11 I am the good shepherd. The good shepherd lays down his life for the sheep. 12 He who is a hired hand and not a shepherd, who does not own the sheep, sees the wolf coming and leaves the sheep and flees, and the wolf snatches them and scatters them. 13 He flees because he is a hired hand and cares nothing for the sheep. 14 I am the good shepherd. I know my own and my own know me, 15 just as the Father knows me and I know the Father; and I lay down my life for the sheep. 16 And I have other sheep that are not of this fold. I must bring them also, and they will listen to my voice. So there will be one flock, one shepherd. 17 For this reason the Father loves me, because I lay down my life that I may take it up again. 18 No one takes it from me, but I lay it down of my own accord. I have authority to lay it down, and I have authority to take it up again. This charge I have received from my Father.”

Jesus aptly calls himself “The Good Shepherd”; contrasting himself with the thief and robber.  The Shepherd comes in at the designed point of entry. This is his pen and these are his sheep. It’s not breaking and entering when it’s your house.

A thief has to find a corrupt way in. He has no key. The shepherd on the other hand has authoritative access from the father (the gatekeeper). When Jesus shows up in our lives he doesn’t need to kick down the door. He knows the way in; he has the key to our hearts.

Jesus doesn’t just have access; he has the authentic voice we’ve been waiting for.

I use to spend my summers on my grandpa’s farm. He raised cattle and I’d join him each day as his “hired hand.” I was amazed as I watched him lean out of his beat up blue Ford truck and call in the cattle from the field when it was feeding time yelling, “HiiiiiOOOO Cattle!” and they’d come running.

Finally, after watching this day after day I asked my grandfather, if I could try it.

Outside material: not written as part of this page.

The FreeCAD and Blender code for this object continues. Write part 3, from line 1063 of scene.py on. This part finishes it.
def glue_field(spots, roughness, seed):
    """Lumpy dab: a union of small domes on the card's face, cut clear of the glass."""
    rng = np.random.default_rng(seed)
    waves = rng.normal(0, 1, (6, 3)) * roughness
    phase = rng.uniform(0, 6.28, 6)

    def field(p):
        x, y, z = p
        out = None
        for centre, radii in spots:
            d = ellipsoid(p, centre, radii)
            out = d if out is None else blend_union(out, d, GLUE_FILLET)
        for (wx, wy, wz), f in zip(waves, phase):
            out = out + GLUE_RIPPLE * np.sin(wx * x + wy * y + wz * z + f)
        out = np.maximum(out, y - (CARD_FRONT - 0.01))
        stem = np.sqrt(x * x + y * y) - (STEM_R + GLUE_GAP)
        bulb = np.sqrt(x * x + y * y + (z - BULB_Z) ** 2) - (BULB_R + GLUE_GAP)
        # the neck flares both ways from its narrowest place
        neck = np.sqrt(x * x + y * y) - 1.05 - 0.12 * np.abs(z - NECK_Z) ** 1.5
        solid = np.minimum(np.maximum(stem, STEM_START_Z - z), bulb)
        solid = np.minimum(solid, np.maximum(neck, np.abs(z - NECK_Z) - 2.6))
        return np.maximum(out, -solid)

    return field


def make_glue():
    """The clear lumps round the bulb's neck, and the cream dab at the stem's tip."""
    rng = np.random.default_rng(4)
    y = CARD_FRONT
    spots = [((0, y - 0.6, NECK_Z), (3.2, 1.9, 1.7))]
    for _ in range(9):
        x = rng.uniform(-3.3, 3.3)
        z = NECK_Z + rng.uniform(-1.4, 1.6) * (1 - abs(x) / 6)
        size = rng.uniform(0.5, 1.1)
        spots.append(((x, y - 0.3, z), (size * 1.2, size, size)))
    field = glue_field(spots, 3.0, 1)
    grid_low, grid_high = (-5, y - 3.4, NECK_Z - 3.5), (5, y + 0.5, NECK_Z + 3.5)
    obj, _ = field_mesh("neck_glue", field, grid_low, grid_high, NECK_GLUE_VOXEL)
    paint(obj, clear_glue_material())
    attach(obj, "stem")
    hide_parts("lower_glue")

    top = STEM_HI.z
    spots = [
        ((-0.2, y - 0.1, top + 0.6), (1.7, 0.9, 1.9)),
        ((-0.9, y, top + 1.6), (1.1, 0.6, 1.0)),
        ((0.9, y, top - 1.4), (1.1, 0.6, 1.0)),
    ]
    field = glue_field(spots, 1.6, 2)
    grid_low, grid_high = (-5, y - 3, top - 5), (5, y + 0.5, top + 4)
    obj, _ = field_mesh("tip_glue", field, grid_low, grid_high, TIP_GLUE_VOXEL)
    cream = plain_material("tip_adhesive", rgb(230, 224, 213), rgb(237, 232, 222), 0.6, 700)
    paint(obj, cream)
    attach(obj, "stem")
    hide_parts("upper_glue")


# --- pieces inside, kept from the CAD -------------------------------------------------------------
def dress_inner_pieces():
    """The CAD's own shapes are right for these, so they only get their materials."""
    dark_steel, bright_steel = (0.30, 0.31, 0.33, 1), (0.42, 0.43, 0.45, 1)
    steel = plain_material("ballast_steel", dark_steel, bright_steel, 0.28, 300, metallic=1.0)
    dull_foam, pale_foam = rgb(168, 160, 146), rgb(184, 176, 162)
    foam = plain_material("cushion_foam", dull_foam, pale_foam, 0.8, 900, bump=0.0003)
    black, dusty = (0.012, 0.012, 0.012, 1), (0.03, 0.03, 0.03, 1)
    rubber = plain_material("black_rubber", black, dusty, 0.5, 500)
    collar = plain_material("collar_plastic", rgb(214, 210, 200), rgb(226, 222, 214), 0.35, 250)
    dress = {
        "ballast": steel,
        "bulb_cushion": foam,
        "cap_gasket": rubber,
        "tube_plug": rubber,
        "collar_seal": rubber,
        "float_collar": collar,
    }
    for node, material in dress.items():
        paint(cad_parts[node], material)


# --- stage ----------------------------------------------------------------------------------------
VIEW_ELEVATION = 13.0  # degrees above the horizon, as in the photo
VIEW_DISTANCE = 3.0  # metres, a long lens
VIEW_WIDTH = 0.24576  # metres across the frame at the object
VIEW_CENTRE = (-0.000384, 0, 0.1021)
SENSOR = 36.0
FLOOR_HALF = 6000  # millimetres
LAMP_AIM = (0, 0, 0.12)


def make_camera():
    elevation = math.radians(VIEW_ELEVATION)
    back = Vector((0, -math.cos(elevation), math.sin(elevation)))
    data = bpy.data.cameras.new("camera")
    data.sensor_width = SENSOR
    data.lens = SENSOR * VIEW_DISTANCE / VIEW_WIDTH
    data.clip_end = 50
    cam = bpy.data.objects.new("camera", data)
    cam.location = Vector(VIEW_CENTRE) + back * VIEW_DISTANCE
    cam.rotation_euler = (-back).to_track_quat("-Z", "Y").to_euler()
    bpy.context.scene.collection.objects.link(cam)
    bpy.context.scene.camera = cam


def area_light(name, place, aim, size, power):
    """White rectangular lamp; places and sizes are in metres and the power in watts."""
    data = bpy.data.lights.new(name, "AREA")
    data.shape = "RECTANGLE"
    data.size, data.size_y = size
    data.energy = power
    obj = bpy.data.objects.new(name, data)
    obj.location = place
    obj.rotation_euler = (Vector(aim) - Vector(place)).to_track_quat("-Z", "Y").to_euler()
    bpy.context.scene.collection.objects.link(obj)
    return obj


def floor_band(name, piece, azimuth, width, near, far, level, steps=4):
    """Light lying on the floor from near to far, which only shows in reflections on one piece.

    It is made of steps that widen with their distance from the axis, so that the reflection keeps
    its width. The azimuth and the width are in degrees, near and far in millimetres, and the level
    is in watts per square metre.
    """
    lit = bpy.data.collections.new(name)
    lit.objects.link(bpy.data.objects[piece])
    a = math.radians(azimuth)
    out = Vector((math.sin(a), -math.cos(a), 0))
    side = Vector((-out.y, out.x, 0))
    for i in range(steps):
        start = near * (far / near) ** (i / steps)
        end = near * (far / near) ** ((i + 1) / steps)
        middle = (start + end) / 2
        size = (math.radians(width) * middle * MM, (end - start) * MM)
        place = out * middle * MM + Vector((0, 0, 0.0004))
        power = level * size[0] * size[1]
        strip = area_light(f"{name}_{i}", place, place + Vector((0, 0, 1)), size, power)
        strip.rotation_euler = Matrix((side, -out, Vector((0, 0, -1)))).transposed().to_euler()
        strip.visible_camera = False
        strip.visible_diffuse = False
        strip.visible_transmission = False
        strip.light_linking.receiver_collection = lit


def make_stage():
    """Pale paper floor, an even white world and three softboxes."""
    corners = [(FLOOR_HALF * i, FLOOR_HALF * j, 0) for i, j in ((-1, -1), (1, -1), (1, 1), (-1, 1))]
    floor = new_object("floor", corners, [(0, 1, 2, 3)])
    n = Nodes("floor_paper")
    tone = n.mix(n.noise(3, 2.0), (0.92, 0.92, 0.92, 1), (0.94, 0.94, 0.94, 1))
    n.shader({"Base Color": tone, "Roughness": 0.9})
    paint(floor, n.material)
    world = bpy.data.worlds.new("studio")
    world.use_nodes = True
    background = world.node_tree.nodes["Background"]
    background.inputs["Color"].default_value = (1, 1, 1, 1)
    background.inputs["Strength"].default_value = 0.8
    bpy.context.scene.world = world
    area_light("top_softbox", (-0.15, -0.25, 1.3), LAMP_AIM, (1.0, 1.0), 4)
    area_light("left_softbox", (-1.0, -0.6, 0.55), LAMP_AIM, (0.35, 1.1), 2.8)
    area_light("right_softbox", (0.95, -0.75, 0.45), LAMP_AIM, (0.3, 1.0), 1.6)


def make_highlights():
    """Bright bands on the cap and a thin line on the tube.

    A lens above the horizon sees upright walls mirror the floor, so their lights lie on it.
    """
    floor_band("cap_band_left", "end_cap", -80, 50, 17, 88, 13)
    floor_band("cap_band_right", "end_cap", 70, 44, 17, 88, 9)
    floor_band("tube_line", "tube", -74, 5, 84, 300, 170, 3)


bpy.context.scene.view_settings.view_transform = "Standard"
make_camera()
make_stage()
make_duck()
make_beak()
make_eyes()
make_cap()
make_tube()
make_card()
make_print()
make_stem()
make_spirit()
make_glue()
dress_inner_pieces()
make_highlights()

I began to wave my cowboy hat and yell “HiiiiiOOOO Cattle!” in my high pitched grade school voice only to watch the cattle barely acknowledge my existence; then go back to chewing their grass. They knew his voice and his alone.

Jesus eludes to religious robbers that try to lure the sheep away with religious sounding truths, but the sheep recognize the authentic voice of the shepherd when they hear it. Just like the voice of my grandfather to those cattle. To the sheep, the shepherd’s voice is the sound of food, safety, and life!

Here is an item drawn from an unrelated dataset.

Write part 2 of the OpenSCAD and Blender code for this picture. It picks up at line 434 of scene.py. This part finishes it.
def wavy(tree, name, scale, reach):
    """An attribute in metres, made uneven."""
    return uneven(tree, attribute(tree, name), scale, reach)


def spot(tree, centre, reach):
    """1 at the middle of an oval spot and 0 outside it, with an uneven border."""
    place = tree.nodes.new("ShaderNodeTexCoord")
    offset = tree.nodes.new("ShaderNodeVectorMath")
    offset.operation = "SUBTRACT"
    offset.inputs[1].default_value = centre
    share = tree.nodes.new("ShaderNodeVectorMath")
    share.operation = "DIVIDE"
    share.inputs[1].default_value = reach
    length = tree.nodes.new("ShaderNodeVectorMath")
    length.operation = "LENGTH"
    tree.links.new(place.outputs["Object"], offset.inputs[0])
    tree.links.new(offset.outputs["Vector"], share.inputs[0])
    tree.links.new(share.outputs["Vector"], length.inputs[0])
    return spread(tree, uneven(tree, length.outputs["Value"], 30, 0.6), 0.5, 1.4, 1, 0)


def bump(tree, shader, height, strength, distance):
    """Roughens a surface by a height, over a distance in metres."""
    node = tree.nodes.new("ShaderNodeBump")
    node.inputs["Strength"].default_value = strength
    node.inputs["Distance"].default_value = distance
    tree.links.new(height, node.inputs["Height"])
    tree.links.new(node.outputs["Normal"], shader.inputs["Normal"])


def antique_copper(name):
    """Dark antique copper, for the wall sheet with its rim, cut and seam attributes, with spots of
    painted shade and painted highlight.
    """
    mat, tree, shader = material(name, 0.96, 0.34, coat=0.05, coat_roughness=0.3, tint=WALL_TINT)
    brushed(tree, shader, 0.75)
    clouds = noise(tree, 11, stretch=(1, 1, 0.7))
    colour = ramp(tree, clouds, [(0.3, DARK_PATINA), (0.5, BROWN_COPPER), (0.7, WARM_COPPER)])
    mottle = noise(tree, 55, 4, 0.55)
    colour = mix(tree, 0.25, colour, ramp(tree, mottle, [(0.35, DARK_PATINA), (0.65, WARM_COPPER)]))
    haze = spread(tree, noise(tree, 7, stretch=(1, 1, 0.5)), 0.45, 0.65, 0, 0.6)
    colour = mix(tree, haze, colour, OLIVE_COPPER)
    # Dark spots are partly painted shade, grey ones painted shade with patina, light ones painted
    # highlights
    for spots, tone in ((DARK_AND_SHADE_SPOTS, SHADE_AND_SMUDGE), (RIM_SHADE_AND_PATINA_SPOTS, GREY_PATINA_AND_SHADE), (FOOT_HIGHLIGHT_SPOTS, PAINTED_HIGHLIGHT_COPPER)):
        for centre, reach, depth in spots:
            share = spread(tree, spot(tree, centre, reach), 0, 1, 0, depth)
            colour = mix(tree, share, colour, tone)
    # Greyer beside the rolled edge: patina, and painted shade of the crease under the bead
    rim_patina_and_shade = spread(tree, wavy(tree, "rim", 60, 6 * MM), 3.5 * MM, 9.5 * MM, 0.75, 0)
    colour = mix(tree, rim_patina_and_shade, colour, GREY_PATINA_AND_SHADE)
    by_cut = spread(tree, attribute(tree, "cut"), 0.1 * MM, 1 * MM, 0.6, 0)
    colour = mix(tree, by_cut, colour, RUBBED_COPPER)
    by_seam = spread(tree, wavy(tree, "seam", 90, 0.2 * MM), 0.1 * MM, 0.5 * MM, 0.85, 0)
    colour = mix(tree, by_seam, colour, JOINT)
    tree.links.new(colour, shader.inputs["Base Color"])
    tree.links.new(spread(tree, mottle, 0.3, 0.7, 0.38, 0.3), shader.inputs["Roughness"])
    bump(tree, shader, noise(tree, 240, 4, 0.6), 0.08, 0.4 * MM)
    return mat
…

Time and time again it’s referenced in scripture that many that heard Jesus speak recognized that they were hearing something different than they’d heard from other religious leaders. Jesus spoke with a love and authority they hadn’t experienced. That’s because up to this point they’d been dealt with harshly by these “hired hands” that “laid burdens on them.”

Jesus doesn’t stop there. He not only has authority and authenticity; he sees himself as accountable for the sheep. Jesus makes the case that he alone can be trusted unlike the others. It’s with him alone that they’ve walked through the valley of the shadow of death.

The hired hand has no skin in the game, he’s simply out for himself. The shepherd has a vested life interest in his flock. So much so that he lays down his life for them unlike the hired hands that cut and run when danger strikes. Jesus became the lamb of God that took away the sins of the world by way of the cross so that He might be our good chief shepherd!

Until we see ourselves as sheep, we’ll never realize our need for a shepherd.

Everyone talks about the importance of good leadership, but no one wants to talk about followership.

The term follower has gotten a bad rap in our nation. In a country that prides itself on independence, making it on your own, pulling yourself up by your boot straps, the idea of being a follower is seen as beneath us.

In fact, I tell my kids every morning, “Be a leader.”

Yet, I’ve come to realize that until my sons first become great followers of Jesus, sheep being led by the good shepherd; they’ll never know how to lead other sheep toward Jesus.

Humility is the first step toward life changing followership.

Before we lead we must learn to follow.

The good shepherd stands at the door and waits. Will we turn and follow or go back to eating our grass?